What is needed:
Each line containing the word "slide" needs to be copied.

** BEGIN Data **

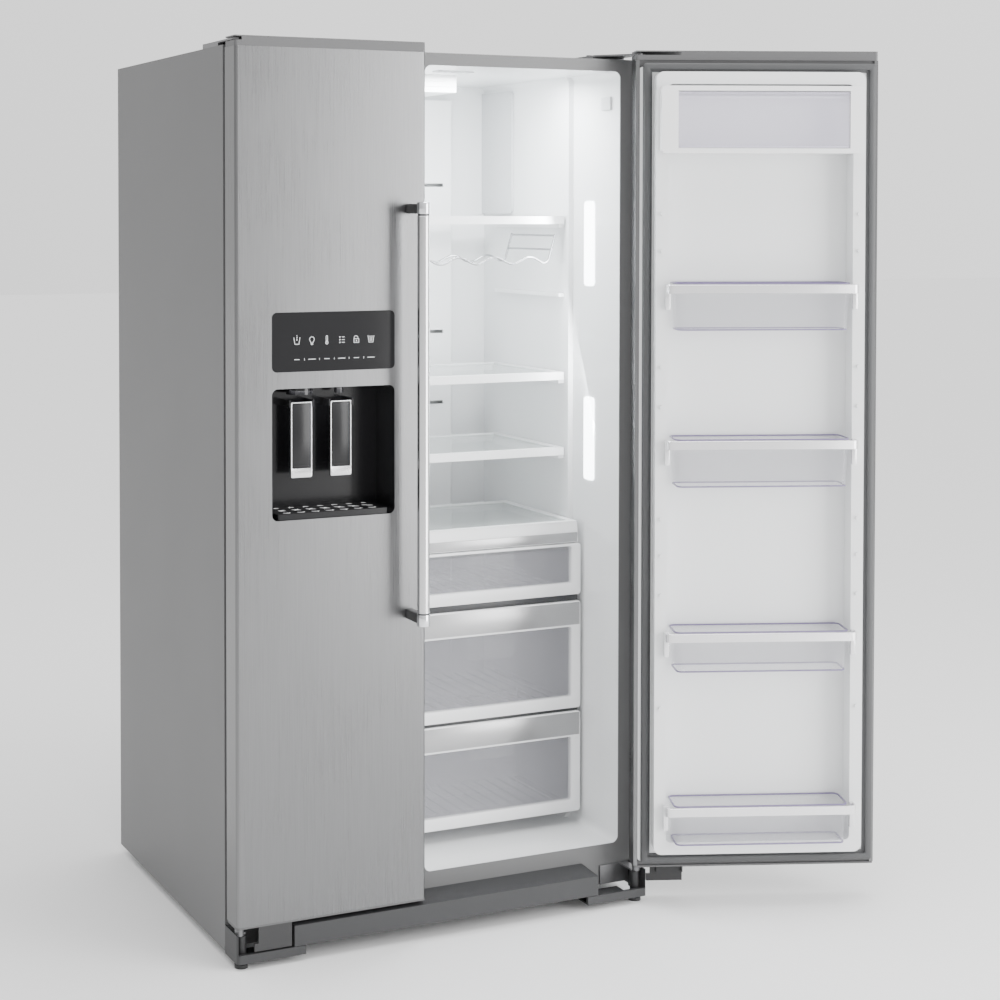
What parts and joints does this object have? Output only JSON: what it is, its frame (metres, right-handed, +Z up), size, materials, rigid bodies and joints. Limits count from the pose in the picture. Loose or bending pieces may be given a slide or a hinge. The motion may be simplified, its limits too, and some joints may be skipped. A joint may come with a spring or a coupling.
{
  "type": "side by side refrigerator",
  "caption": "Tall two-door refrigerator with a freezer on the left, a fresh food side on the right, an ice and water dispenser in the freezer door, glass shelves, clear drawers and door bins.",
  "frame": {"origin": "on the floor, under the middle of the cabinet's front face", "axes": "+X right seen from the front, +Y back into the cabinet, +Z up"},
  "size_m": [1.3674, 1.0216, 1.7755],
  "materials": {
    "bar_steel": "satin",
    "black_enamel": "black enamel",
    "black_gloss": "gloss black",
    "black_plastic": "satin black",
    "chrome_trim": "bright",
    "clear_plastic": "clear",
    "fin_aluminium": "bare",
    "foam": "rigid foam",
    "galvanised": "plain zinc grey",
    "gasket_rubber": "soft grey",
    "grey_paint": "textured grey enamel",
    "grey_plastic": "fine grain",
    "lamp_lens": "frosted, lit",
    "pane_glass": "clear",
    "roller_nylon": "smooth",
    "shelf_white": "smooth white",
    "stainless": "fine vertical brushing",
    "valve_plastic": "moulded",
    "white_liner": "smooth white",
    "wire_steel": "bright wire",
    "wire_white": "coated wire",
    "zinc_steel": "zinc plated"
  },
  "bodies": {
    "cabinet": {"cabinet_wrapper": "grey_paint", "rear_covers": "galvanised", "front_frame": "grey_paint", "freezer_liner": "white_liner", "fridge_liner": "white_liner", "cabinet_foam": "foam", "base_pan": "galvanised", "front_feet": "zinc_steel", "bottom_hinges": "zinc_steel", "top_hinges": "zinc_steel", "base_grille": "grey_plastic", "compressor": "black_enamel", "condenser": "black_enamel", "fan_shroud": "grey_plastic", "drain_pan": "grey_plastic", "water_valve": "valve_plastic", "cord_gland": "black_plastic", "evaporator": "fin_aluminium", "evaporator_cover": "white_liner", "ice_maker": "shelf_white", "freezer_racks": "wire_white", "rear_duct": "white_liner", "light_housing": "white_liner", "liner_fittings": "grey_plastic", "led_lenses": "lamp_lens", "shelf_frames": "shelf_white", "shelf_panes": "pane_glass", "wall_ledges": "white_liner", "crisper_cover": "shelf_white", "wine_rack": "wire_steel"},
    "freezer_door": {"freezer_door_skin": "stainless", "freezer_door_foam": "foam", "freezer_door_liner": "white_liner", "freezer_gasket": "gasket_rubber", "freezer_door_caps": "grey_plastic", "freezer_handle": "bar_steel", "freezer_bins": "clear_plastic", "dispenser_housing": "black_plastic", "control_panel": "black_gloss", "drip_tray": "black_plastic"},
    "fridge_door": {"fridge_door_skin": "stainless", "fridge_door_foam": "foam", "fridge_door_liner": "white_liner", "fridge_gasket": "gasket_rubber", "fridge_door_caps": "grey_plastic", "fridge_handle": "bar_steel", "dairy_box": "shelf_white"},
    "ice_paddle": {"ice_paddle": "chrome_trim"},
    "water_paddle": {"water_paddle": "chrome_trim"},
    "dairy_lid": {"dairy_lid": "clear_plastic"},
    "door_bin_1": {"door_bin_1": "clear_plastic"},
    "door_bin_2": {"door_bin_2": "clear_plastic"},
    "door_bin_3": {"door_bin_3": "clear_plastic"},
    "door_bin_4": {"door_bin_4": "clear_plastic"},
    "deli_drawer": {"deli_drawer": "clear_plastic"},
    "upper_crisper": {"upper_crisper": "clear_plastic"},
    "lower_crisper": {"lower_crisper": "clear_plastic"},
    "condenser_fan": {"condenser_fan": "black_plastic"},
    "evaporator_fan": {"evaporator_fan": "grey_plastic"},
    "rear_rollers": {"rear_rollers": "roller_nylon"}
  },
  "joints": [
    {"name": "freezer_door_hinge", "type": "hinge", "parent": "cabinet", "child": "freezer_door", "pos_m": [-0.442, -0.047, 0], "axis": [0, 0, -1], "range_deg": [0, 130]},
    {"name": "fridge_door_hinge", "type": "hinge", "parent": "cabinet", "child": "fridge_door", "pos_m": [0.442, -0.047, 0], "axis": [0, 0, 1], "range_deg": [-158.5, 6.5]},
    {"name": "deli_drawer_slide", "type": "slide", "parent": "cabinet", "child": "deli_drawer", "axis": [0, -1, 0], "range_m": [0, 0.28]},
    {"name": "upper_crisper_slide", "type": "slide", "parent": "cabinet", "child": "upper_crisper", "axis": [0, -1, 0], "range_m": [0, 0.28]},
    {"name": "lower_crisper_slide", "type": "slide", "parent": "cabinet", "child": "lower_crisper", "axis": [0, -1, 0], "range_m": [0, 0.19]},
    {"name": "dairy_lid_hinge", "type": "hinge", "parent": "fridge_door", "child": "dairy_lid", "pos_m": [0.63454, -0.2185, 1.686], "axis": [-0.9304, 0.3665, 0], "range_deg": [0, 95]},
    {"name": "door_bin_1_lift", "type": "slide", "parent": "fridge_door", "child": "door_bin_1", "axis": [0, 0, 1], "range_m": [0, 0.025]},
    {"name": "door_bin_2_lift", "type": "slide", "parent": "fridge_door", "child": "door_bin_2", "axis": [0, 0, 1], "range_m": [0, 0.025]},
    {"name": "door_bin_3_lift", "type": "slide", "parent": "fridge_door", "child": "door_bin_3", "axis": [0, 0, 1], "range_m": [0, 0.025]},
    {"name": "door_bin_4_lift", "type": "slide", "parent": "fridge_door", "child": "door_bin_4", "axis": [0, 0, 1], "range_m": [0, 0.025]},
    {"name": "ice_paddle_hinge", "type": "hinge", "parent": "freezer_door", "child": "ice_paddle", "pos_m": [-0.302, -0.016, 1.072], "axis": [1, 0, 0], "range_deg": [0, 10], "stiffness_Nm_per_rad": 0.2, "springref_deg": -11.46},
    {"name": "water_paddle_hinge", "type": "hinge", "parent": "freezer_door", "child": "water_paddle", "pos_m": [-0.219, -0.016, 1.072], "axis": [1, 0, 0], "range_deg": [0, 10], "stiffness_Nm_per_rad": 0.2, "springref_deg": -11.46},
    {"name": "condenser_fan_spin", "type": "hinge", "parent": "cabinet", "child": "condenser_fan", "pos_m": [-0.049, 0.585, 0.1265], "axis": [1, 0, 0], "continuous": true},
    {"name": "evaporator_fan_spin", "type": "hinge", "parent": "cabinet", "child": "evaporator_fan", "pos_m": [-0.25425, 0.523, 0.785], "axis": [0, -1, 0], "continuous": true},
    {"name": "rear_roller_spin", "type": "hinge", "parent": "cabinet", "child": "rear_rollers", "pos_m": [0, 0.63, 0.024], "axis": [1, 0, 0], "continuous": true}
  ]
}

** END Data **

Solved problem:
What parts and joints does this object have? Output only JSON: what it is, its frame (metres, right-handed, +Z up), size, materials, rigid bodies and joints. Limits count from the pose in the picture. Loose or bending pieces may be given a slide or a hinge. The motion may be simplified, its limits too, and some joints may be skipped. A joint may come with a spring or a coupling.
    {"name": "deli_drawer_slide", "type": "slide", "parent": "cabinet", "child": "deli_drawer", "axis": [0, -1, 0], "range_m": [0, 0.28]},
    {"name": "upper_crisper_slide", "type": "slide", "parent": "cabinet", "child": "upper_crisper", "axis": [0, -1, 0], "range_m": [0, 0.28]},
    {"name": "lower_crisper_slide", "type": "slide", "parent": "cabinet", "child": "lower_crisper", "axis": [0, -1, 0], "range_m": [0, 0.19]},
    {"name": "door_bin_1_lift", "type": "slide", "parent": "fridge_door", "child": "door_bin_1", "axis": [0, 0, 1], "range_m": [0, 0.025]},
    {"name": "door_bin_2_lift", "type": "slide", "parent": "fridge_door", "child": "door_bin_2", "axis": [0, 0, 1], "range_m": [0, 0.025]},
    {"name": "door_bin_3_lift", "type": "slide", "parent": "fridge_door", "child": "door_bin_3", "axis": [0, 0, 1], "range_m": [0, 0.025]},
    {"name": "door_bin_4_lift", "type": "slide", "parent": "fridge_door", "child": "door_bin_4", "axis": [0, 0, 1], "range_m": [0, 0.025]},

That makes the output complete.